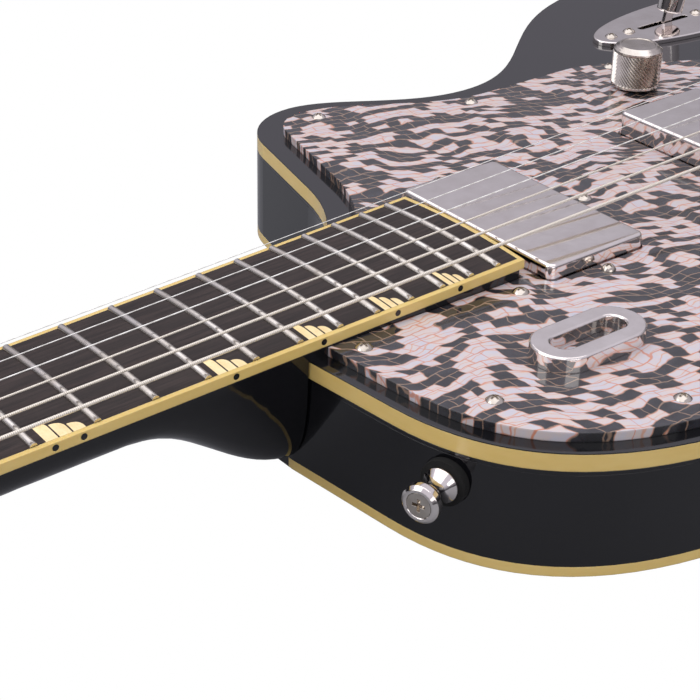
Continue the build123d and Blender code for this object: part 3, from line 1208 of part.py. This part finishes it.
# ------------------------------------------------------------------ the parts, one file each
def save_all():
    os.makedirs("parts", exist_ok=True)
    core, top, top_rim, back_rim = make_body()
    save(core, "body_core")
    save(top, "top_plate")
    save(top_rim, "top_binding")
    save(back_rim, "back_binding")
    save(make_neck(), "neck")
    board, board_binding, frets, inlays, dots = make_fingerboard()
    save(NECK_FRAME * board, "fingerboard")
    save(NECK_FRAME * board_binding, "fingerboard_binding")
    save(Compound([NECK_FRAME * fret for fret in frets]), "frets")
    save(Compound([NECK_FRAME * inlay for inlay in inlays]), "inlays")
    save(Compound([NECK_FRAME * dot for dot in dots]), "side_dots")
    save(NECK_FRAME * make_nut(), "nut")
    save(make_rod(), "truss_rod")
    save(make_rod_cover(), "truss_rod_cover")
    save(make_pickguard(), "pickguard")
    screws = [Pos(x, y, GUARD_TOP) * small_screw() for x, y in GUARD_SCREWS]
    screws += [Pos(x, y, PLATE_TOP) * small_screw() for x, y in PLATE_SCREWS]
    screws += [HEAD_FRAME * Pos(x, y, COVER_THICKNESS) * small_screw() for x, y in COVER_SCREWS]
    save(Compound(screws), "plate_screws")
    save(make_ornament(), "ornament")
    save(make_pickup_cover(NECK_PICKUP_X, NECK_PICKUP_TOP), "neck_pickup_cover")
    save(make_pickup_cover(BRIDGE_PICKUP_X, BRIDGE_PICKUP_TOP), "bridge_pickup_cover")
    save(Compound([coil for x, top_z in PICKUPS for coil in make_coils(x, top_z)]), "pickup_coils")
    save(Compound([make_pickup_base(x, top_z) for x, top_z in PICKUPS]), "pickup_bases")
    sides = (PICKUP_SCREW_Y, -PICKUP_SCREW_Y)
    save(Compound([make_height_screw(x, y) for x, _ in PICKUPS for y in sides]), "pickup_height_screws")
    save(make_control_plate(), "control_plate")
    save(make_switch_frame(), "switch_frame")
    save(Compound([switch_screw(-1), switch_screw(1)]), "switch_screws")
    save(leaning(make_switch_lever()), "switch_lever")
    save(make_switch_tip(), "switch_tip")
    save(make_pot(VOLUME_X, VOLUME_Y, FACE, GUARD_TOP), "volume_pot")
    save(make_pot(TONE_X, PLATE_Y, FACE, PLATE_TOP), "tone_pot")
    save(make_shaft(VOLUME_X, VOLUME_Y, GUARD_TOP), "volume_shaft")
    save(make_shaft(TONE_X, PLATE_Y, PLATE_TOP), "tone_shaft")
    save(make_knob(VOLUME_X, VOLUME_Y, GUARD_TOP), "volume_knob")
    save(make_knob(TONE_X, PLATE_Y, PLATE_TOP), "tone_knob")
    save(make_jack_cup(), "jack_cup")
    save(make_jack(), "output_jack")
    save(Compound([make_stud(x, y, BRIDGE_BASE + 5, STUD_RADIUS) for x, y in BRIDGE_SITES]), "bridge_studs")
    save(Compound([make_wheel(x, y) for x, y in BRIDGE_SITES]), "bridge_wheels")
    save(make_bridge_body(), "bridge_body")
    save(Compound([make_saddle(number) for number in range(6)]), "bridge_saddles")
    save(Compound([saddle_screw_way(number, SADDLE_SCREW_RADIUS) for number in range(6)]), "saddle_screws")
    save(make_tailpiece(), "tailpiece")
    save(Compound([make_tail_stud(x, y) for x, y in TAILPIECE_SITES]), "tailpiece_studs")
    save(Compound([make_string(number) for number in range(WOUND_COUNT)]), "wound_strings")
    save(Compound([make_string(number) for number in range(WOUND_COUNT, 6)]), "plain_strings")
    frames = strap_frames()
    save(Compound([make_strap_button(frame) for frame in frames]), "strap_buttons")
    save(Compound([make_strap_screw(frame) for frame in frames]), "strap_screws")
    save(Compound([make_felt(frame) for frame in frames]), "strap_felts")
    sites = tuner_sites()
    save(Compound([make_case(*site) for site in sites]), "tuner_cases")
    save(Compound([make_bushing(place, side) for place, side, _ in sites]), "tuner_bushings")
    for number, (place, side, way) in enumerate(sites, start=1):
        save(make_post(place, side), f"tuner_post_{number}")
        save(make_button(place, side, way), f"tuner_button_{number}")


save_all()
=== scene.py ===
import bpy
import bmesh
import math
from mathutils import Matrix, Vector


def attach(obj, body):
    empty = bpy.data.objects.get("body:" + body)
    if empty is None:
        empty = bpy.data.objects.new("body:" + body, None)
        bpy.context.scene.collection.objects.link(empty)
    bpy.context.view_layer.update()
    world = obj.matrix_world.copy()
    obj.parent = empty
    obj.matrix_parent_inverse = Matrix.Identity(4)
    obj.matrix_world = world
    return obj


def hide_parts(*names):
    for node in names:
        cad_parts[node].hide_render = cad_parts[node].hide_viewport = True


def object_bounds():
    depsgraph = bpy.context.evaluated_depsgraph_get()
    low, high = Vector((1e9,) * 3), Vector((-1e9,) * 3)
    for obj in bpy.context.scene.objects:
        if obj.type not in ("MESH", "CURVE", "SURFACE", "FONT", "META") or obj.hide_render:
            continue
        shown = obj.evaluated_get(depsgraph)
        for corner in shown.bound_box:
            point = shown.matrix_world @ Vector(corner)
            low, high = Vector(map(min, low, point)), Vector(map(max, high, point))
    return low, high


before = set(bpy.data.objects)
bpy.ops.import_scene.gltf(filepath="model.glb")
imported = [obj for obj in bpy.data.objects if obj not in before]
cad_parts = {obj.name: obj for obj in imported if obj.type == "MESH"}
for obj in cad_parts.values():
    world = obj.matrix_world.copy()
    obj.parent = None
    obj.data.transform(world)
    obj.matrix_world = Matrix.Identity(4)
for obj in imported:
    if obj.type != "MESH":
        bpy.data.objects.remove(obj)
cad_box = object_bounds()
scene = bpy.context.scene

# ---- The camera and the white studio.
# A plain pale floor under the guitar, soft boxes above and behind it, and a sky that the lacquer
# mirrors as blue-grey from above and as near black from the sides.
CAMERA_PLACE = (-0.52853, -0.37994, 0.29772)
CAMERA_TURN = (60.4392, -1.2351, -38.5544)
CAMERA_LENS = 92.16
SKY_TOP = "D2CEDA"
SKY_LOW = "17171A"
SKY_TOP_HEIGHT = 0.55
FLOOR_SIDE = 12
FLOOR_GAP = 0.0005
FLOOR_SHADE = "808086"


def linear(code):
    """An sRGB hex colour as linear red, green, blue and a full alpha."""
    parts = [int(code[i:i + 2], 16) / 255 for i in (0, 2, 4)]
    curve = [p / 12.92 if p <= 0.04045 else ((p + 0.055) / 1.055) ** 2.4 for p in parts]
    return (*curve, 1.0)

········

YOUR GOAL:
Nothing but the lines from the line that contains "save(Compound([make_strap_screw(frame) for frame" through the line that contains "obj.matrix_world = Matrix.Identity(4)" should be given again, each exactly as it stands, both ends included.

RESPONSE:
    save(Compound([make_strap_screw(frame) for frame in frames]), "strap_screws")
    save(Compound([make_felt(frame) for frame in frames]), "strap_felts")
    sites = tuner_sites()
    save(Compound([make_case(*site) for site in sites]), "tuner_cases")
    save(Compound([make_bushing(place, side) for place, side, _ in sites]), "tuner_bushings")
    for number, (place, side, way) in enumerate(sites, start=1):
        save(make_post(place, side), f"tuner_post_{number}")
        save(make_button(place, side, way), f"tuner_button_{number}")


save_all()
=== scene.py ===
import bpy
import bmesh
import math
from mathutils import Matrix, Vector


def attach(obj, body):
    empty = bpy.data.objects.get("body:" + body)
    if empty is None:
        empty = bpy.data.objects.new("body:" + body, None)
        bpy.context.scene.collection.objects.link(empty)
    bpy.context.view_layer.update()
    world = obj.matrix_world.copy()
    obj.parent = empty
    obj.matrix_parent_inverse = Matrix.Identity(4)
    obj.matrix_world = world
    return obj


def hide_parts(*names):
    for node in names:
        cad_parts[node].hide_render = cad_parts[node].hide_viewport = True


def object_bounds():
    depsgraph = bpy.context.evaluated_depsgraph_get()
    low, high = Vector((1e9,) * 3), Vector((-1e9,) * 3)
    for obj in bpy.context.scene.objects:
        if obj.type not in ("MESH", "CURVE", "SURFACE", "FONT", "META") or obj.hide_render:
            continue
        shown = obj.evaluated_get(depsgraph)
        for corner in shown.bound_box:
            point = shown.matrix_world @ Vector(corner)
            low, high = Vector(map(min, low, point)), Vector(map(max, high, point))
    return low, high


before = set(bpy.data.objects)
bpy.ops.import_scene.gltf(filepath="model.glb")
imported = [obj for obj in bpy.data.objects if obj not in before]
cad_parts = {obj.name: obj for obj in imported if obj.type == "MESH"}
for obj in cad_parts.values():
    world = obj.matrix_world.copy()
    obj.parent = None
    obj.data.transform(world)
    obj.matrix_world = Matrix.Identity(4)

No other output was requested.